SHORT EXERCISE:
Using the data below, copy each line that includes the word "overall".

— Begin INPUT FOR THIS TASK —

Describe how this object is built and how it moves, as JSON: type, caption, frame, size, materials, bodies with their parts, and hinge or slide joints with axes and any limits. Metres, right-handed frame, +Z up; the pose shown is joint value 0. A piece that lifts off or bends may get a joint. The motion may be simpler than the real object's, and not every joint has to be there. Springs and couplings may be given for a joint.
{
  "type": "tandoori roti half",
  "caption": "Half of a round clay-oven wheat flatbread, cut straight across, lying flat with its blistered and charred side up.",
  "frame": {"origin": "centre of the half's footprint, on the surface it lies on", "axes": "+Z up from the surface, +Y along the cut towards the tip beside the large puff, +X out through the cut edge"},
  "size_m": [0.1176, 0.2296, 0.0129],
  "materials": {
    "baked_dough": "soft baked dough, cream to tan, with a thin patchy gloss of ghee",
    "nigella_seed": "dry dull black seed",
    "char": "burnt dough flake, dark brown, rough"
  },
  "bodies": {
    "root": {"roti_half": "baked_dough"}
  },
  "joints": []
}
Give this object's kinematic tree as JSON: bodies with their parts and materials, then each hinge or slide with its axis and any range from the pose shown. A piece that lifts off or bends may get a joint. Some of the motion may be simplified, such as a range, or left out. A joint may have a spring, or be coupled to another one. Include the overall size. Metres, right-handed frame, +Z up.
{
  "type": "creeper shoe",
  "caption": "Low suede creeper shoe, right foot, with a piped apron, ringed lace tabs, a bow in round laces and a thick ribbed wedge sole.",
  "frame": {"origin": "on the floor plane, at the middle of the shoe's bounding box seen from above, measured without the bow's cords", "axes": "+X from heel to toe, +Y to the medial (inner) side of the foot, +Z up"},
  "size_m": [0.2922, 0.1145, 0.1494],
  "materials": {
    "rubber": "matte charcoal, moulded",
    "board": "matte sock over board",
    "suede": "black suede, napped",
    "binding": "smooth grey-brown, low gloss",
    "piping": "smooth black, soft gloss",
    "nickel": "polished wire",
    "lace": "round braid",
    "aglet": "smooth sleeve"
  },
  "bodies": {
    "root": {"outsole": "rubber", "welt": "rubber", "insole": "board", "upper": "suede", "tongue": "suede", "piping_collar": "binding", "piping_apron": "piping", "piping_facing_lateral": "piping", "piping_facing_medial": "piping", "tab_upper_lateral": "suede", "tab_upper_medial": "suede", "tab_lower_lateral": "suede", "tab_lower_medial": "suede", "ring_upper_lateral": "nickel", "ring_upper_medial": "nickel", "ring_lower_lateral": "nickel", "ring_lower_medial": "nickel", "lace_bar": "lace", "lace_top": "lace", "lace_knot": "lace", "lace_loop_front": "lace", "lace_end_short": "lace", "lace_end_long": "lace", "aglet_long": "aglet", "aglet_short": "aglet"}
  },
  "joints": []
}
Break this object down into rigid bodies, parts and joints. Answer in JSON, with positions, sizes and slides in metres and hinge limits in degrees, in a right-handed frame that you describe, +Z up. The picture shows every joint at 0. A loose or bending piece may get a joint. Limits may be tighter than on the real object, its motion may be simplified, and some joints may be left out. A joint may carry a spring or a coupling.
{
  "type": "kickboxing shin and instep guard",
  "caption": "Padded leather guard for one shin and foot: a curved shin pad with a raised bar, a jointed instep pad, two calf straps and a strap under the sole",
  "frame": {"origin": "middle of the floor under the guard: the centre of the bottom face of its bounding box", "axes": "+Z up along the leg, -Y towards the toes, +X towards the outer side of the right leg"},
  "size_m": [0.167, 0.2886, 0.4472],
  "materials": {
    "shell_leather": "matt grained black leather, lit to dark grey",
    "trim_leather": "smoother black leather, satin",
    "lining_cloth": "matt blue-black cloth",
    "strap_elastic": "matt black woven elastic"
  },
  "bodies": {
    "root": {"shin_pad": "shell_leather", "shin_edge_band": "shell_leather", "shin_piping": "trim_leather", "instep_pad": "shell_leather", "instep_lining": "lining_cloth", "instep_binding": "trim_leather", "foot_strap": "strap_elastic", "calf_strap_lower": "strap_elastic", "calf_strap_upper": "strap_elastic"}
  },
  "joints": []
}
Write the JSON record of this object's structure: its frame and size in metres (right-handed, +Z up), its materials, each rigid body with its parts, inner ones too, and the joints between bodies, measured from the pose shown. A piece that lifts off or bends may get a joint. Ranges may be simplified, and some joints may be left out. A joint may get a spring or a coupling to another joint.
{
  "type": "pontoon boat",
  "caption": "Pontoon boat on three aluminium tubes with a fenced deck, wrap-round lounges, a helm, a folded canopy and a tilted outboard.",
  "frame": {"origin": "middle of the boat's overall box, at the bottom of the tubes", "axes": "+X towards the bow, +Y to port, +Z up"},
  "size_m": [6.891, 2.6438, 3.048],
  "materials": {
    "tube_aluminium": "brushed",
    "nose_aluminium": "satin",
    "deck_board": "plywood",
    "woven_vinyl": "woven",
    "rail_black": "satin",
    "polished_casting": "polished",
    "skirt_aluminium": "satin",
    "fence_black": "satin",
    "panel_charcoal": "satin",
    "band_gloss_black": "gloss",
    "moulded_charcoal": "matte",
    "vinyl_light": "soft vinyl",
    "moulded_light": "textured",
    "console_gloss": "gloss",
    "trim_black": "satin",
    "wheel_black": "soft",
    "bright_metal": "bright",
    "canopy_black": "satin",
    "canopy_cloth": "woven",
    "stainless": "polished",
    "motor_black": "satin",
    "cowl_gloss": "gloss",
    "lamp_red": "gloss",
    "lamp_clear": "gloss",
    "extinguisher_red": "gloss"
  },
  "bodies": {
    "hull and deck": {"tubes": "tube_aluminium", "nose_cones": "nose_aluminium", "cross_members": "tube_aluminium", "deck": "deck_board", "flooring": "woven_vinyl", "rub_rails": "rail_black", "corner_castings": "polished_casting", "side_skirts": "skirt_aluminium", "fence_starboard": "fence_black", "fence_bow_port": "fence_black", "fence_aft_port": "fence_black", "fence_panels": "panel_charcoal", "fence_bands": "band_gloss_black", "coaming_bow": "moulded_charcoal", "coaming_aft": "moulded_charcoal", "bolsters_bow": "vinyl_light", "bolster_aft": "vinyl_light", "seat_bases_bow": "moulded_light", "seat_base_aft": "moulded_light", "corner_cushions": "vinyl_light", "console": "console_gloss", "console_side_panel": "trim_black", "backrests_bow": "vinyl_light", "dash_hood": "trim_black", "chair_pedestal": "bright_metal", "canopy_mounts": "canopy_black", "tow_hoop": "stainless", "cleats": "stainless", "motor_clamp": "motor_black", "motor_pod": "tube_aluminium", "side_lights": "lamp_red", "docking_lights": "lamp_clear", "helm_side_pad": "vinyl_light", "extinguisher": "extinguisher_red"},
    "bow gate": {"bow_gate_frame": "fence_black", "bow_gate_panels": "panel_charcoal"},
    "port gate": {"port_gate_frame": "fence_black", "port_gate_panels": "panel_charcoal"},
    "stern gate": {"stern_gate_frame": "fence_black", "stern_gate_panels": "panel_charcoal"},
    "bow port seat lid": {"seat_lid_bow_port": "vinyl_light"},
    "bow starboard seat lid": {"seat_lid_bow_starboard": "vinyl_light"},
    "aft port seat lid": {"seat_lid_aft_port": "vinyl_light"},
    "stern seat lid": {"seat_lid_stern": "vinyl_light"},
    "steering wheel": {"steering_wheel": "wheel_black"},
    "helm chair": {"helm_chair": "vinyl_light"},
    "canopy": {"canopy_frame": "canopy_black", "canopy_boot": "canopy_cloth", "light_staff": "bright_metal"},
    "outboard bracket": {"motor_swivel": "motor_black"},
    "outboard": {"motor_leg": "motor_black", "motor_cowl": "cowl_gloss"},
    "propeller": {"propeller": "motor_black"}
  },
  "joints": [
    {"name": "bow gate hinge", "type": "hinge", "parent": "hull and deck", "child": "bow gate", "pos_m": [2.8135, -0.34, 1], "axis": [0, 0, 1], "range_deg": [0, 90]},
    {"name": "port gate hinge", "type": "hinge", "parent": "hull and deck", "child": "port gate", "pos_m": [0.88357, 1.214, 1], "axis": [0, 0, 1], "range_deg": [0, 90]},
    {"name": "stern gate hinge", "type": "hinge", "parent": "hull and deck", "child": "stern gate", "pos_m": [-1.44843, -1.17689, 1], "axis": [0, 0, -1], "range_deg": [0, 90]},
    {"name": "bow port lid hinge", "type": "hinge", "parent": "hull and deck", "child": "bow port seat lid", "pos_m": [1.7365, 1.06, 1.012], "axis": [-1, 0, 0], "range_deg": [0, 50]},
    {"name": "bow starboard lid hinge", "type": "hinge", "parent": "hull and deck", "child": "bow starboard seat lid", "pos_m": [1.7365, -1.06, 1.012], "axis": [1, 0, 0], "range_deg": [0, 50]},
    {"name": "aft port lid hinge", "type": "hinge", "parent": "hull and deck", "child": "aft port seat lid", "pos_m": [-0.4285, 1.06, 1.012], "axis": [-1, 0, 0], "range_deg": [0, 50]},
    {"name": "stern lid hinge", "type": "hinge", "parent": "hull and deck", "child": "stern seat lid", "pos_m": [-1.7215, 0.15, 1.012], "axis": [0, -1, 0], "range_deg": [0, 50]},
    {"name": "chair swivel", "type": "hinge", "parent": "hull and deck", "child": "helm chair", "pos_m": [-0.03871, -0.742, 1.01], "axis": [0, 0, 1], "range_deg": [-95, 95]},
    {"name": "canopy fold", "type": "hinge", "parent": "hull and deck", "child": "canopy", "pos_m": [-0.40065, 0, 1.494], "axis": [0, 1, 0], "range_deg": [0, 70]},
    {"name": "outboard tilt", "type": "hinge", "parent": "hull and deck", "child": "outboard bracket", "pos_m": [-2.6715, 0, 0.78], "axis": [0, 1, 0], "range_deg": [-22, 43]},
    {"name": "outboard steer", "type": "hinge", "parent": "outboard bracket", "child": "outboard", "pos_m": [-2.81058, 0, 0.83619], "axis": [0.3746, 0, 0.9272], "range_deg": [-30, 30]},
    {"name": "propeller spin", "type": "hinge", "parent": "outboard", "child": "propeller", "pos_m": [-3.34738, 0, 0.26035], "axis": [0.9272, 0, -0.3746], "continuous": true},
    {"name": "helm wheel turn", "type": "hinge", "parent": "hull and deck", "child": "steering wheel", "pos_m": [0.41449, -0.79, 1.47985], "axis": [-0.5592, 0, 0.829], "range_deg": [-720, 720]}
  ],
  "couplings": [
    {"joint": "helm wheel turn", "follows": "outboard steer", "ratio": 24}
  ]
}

— End INPUT FOR THIS TASK —

ANSWER TO THIS TASK:
Give this object's kinematic tree as JSON: bodies with their parts and materials, then each hinge or slide with its axis and any range from the pose shown. A piece that lifts off or bends may get a joint. Some of the motion may be simplified, such as a range, or left out. A joint may have a spring, or be coupled to another one. Include the overall size. Metres, right-handed frame, +Z up.
  "frame": {"origin": "middle of the boat's overall box, at the bottom of the tubes", "axes": "+X towards the bow, +Y to port, +Z up"},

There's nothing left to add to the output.